Modeling code records:
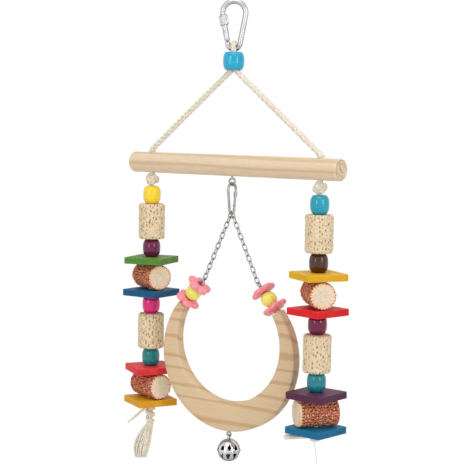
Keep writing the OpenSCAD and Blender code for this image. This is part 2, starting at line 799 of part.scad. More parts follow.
left_lower_red_cob();
left_ochre_plate();
right_turquoise_bead();
right_upper_tan_cob();
right_brown_bead();
right_yellow_plate();
right_upper_red_cob();
right_red_plate();
right_purple_bead();
right_lower_tan_cob();
right_teal_bead();
right_purple_plate();
right_lower_red_cob();
right_blue_plate();
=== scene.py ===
"""Bird swing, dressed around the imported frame.

A carabiner, a twisted cotton rope, a wooden perch, two strings of beads, cobs and
plates, and a crescent ring on two chains with a bell. Pieces are worked out in
millimetres, and go into Blender in metres, where the frame's nodes are.
"""
import random
from math import asin, copysign, cos, exp, hypot, pi, radians, sin, sqrt

import bmesh
import bpy
import numpy as np
from mathutils import Matrix, Vector, noise


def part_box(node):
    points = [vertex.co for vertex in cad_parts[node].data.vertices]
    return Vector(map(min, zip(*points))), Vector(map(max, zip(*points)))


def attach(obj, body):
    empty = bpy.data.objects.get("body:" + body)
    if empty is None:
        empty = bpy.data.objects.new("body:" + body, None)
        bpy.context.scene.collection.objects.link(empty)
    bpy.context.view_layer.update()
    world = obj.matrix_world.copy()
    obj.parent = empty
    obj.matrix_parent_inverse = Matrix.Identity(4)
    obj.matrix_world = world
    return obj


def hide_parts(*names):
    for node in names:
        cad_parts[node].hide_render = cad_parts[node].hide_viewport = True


MM = 0.001
WHITE = (1, 1, 1, 1)
TURN = 2 * pi

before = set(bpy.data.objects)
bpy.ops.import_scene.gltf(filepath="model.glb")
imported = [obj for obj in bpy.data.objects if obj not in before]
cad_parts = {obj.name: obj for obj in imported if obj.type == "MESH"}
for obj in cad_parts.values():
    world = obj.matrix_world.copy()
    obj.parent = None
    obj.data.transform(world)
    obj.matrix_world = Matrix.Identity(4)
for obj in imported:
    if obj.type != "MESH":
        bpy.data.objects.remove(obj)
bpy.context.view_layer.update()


def circle(radius, angle):
    """The two coordinates of a point of a circle."""
    return radius * cos(angle), radius * sin(angle)


def full_turn(count):
    """The angles of a full turn in even steps."""
    return TURN * np.arange(count) / count


def lump(*place):
    """Smooth noise at a place, about -1 to 1."""
    return noise.noise(Vector(place))


# ---- camera

PHOTO_SIDE = 470
FOCAL_PIXELS = 1374.62
SENSOR = 36
CAMERA_AIM = Vector((4.3, 0, -220.19))
CAMERA_AWAY = 1322.88
CAMERA_AZIMUTH = radians(37.71)
CAMERA_HEIGHT = radians(5.0)
CAMERA_ROLL = radians(0.74)


def add_object(name, data):
    made = bpy.data.objects.new(name, data)
    bpy.context.scene.collection.objects.link(made)
    return made


def set_camera():
    back = Vector((
        sin(CAMERA_AZIMUTH) * cos(CAMERA_HEIGHT),
        -cos(CAMERA_AZIMUTH) * cos(CAMERA_HEIGHT),
        sin(CAMERA_HEIGHT),
    ))
    right = Vector((*circle(1, CAMERA_AZIMUTH), 0))
    up = back.cross(right)
    rolled_right = cos(CAMERA_ROLL) * right + sin(CAMERA_ROLL) * up
    rolled_up = back.cross(rolled_right)
    lens = bpy.data.cameras.new("camera")
    lens.sensor_width = SENSOR
    lens.lens = FOCAL_PIXELS * SENSOR / PHOTO_SIDE
    camera = add_object("camera", lens)
    place = (CAMERA_AIM + CAMERA_AWAY * back) * MM
    axes = Matrix((rolled_right, rolled_up, back)).transposed()
    camera.matrix_world = Matrix.Translation(place) @ axes.to_4x4()
    bpy.context.scene.camera = camera


set_camera()


# ---- shader sums


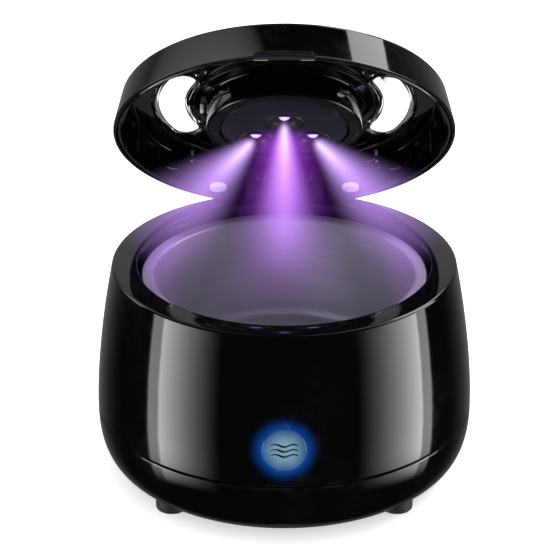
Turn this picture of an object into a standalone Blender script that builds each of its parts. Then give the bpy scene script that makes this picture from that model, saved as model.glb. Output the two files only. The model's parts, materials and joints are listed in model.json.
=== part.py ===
"""Round ultrasonic cleaner with a hinged lid, a hanging ultraviolet light head and a lit push button.

Metres, +Z up, front towards -Y, origin on the floor below the middle of the tank.
The lid and its pieces are drawn shut, and the empty on the hinge axis swings them open.
The button and its pieces are drawn on an empty whose +Z points out of the casing.
"""
import math

import bmesh
import bpy
from mathutils import Matrix, Vector

# Overall casing
RIM_Z = 0.0710
RIM_RADIUS = 0.0555
BELLY_Z = 0.02225
BELLY_RADIUS = 0.0613
SHOULDER_POWER = 1.7
CORNER_INSET = 0.0092
CORNER_POWER = 2.6
SEAM_Z = 0.0215
TONGUE_HEIGHT = 0.0030
FOOT_DROP = 0.0025
WALL = 0.0022
GAP = 0.0003

# Mouth and tank
MOUTH_RADIUS = 0.0475
MOUTH_WALL = 0.0016
LEDGE_DROP = 0.0072
LEDGE_THICKNESS = 0.0020
LIP_DROP = 0.0040
LIP_WIDTH = 0.0032
LIP_THICKNESS = 0.0013
LIP_CLEARANCE = 0.0013
TANK_SHEET = 0.0008
TANK_TAPER = 0.0016
TANK_FILLET = 0.0060
TANK_FLOOR_Z = 0.0280

# Transducer and electronics
BLOCK_RADIUS = 0.0190
BLOCK_HEIGHT = 0.0030
PIEZO_RADIUS = 0.0160
PIEZO_HEIGHT = 0.0025
BOARD_THICKNESS = 0.0016
BOARD_CLEARANCE = 0.0015
STANDOFF_INSET = 0.0070
STANDOFF_RADIUS = 0.0030
STANDOFF_HEIGHT = 0.0040
LEAD_RADIUS = 0.0008

# Feet and casing screws
FOOT_RADIUS = 0.0052
FOOT_INSET = 0.0011
FOOT_SEAT_Z = 0.0052
POST_RADIUS = 0.0030
POST_CLEARANCE = 0.0015
PILOT_RADIUS = 0.0011
SCREW_RADIUS = 0.0010
SCREW_HEAD_RADIUS = 0.0024
SCREW_HEAD_HEIGHT = 0.0015
SCREW_POCKET_DEPTH = 0.0028

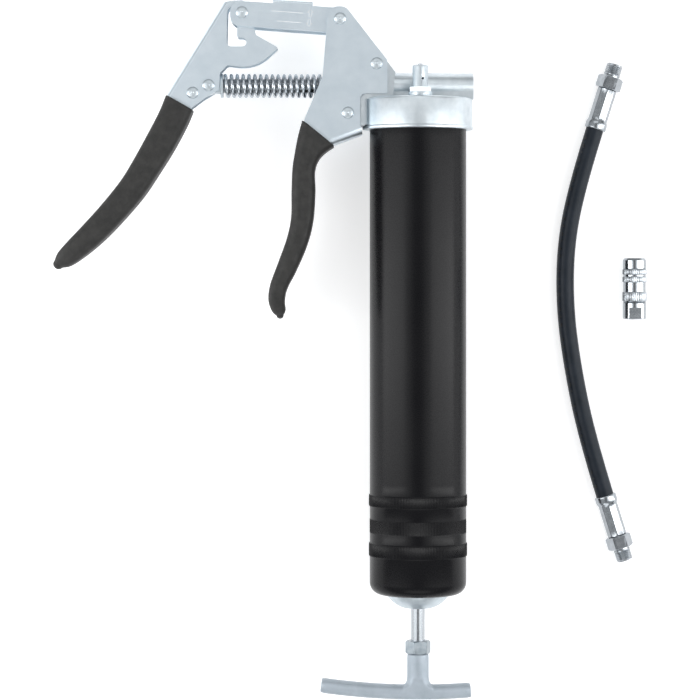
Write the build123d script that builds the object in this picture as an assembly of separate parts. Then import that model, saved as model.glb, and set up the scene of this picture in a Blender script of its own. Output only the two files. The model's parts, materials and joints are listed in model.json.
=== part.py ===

- **WORK REQUIRED**
As listed above, the lines from the line with "right_upper_tan_cob();" to the line with "before = set(bpy.data.objects)" are to be echoed exactly, with both ends included and nothing added.

- **EXERCISE RESPONSE**
right_upper_tan_cob();
right_brown_bead();
right_yellow_plate();
right_upper_red_cob();
right_red_plate();
right_purple_bead();
right_lower_tan_cob();
right_teal_bead();
right_purple_plate();
right_lower_red_cob();
right_blue_plate();
=== scene.py ===
"""Bird swing, dressed around the imported frame.

A carabiner, a twisted cotton rope, a wooden perch, two strings of beads, cobs and
plates, and a crescent ring on two chains with a bell. Pieces are worked out in
millimetres, and go into Blender in metres, where the frame's nodes are.
"""
import random
from math import asin, copysign, cos, exp, hypot, pi, radians, sin, sqrt

import bmesh
import bpy
import numpy as np
from mathutils import Matrix, Vector, noise


def part_box(node):
    points = [vertex.co for vertex in cad_parts[node].data.vertices]
    return Vector(map(min, zip(*points))), Vector(map(max, zip(*points)))


def attach(obj, body):
    empty = bpy.data.objects.get("body:" + body)
    if empty is None:
        empty = bpy.data.objects.new("body:" + body, None)
        bpy.context.scene.collection.objects.link(empty)
    bpy.context.view_layer.update()
    world = obj.matrix_world.copy()
    obj.parent = empty
    obj.matrix_parent_inverse = Matrix.Identity(4)
    obj.matrix_world = world
    return obj


def hide_parts(*names):
    for node in names:
        cad_parts[node].hide_render = cad_parts[node].hide_viewport = True


MM = 0.001
WHITE = (1, 1, 1, 1)
TURN = 2 * pi

before = set(bpy.data.objects)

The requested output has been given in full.